One side effect of this is that we could get rid of a special case where
`StorageCollections` will acquire leased read handles when in read-only mode
and instead acquire critical since handles at its new version even in read-only
mode.

TODO: Figure this out! It's the one change required by this proposal that
affects durable state, which is always something we need to think carefully
about.

## Persist Pubsub

Currently, `environmentd` acts as the persist pub-sub server.
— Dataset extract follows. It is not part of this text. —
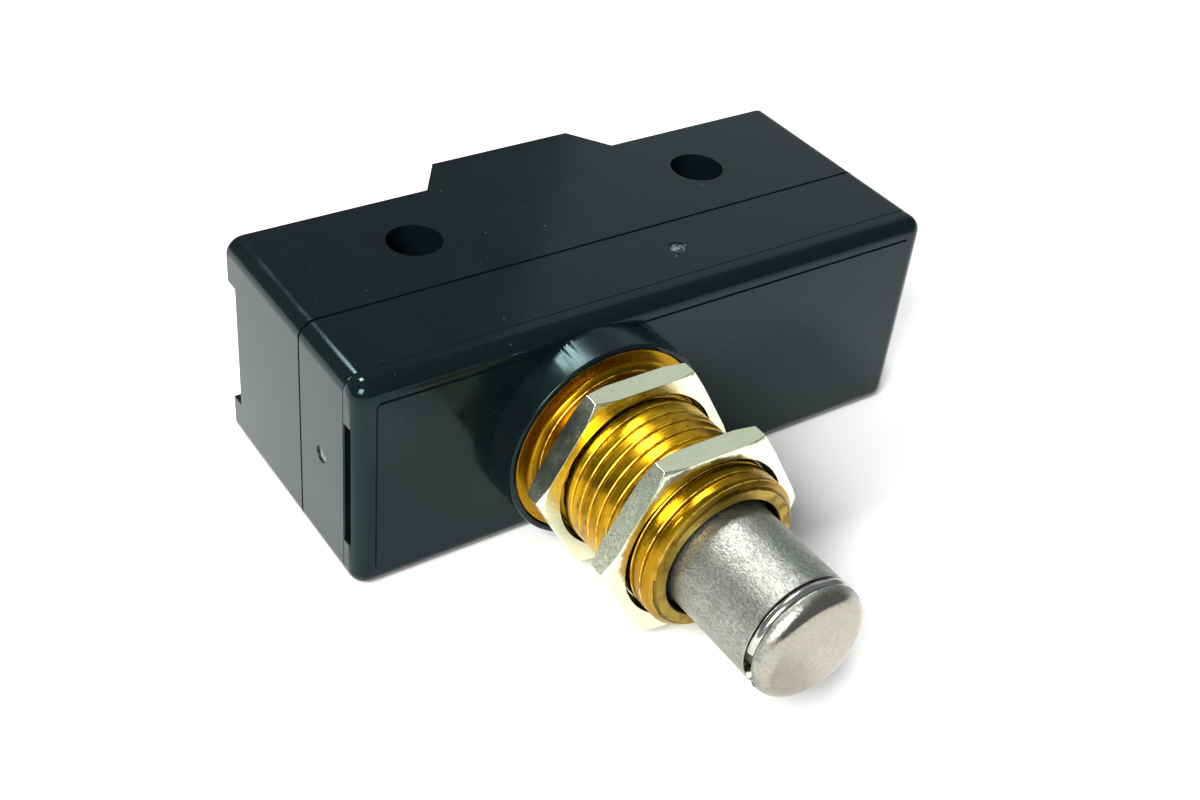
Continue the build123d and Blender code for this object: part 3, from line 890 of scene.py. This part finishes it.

It's the
component that makes the latency between persist writes and readers noticing
changes snappy.

When we have both the old and new `environmentd` handling traffic, and both
writing at different times, we would see an increase in read latency because
writes from one `environmentd` (and its cluster processes) are not routed to
the other `environmentd` and vice-versa.

We have to somehow address this, or accept the fact that we will have degraded
latency for the short period where both the old and new `environmentd` serve
traffic (the lame-duck phase).

## Alternatives

### Read-Only `environmentd` Follows Catalog Changes

Instead of the halt-and-restart approach, the new-version `environmentd` would
listen to catalog changes, apply migrations live, and when promoted fences out
the old `environmentd` and gets all its in-memory structures, controllers, and
the like out of read-only mode.

This would still have the downside that bringing it out of read-only mode can
take on the order of seconds, but we would shorten the window during which DDL
is not available.

As described above, this part is hard.

### Fully Operational `environmentd` at different versions

This is an extension of the above, and basically all the different work streams
mentioned above (High Availability, Physical Isolation, following catalog
changes and applying migrations).

The only observable downtime would be when we cut over how traffic gets routed
to different `environmentd`s.

In the fullness of time we want this, but it's a decent amount of work.
Especially the forward/backward compatibility across a range of versions. On top
of the other hard challenges.

## Open Questions

- How much downtime is incurred by rerouting network traffic?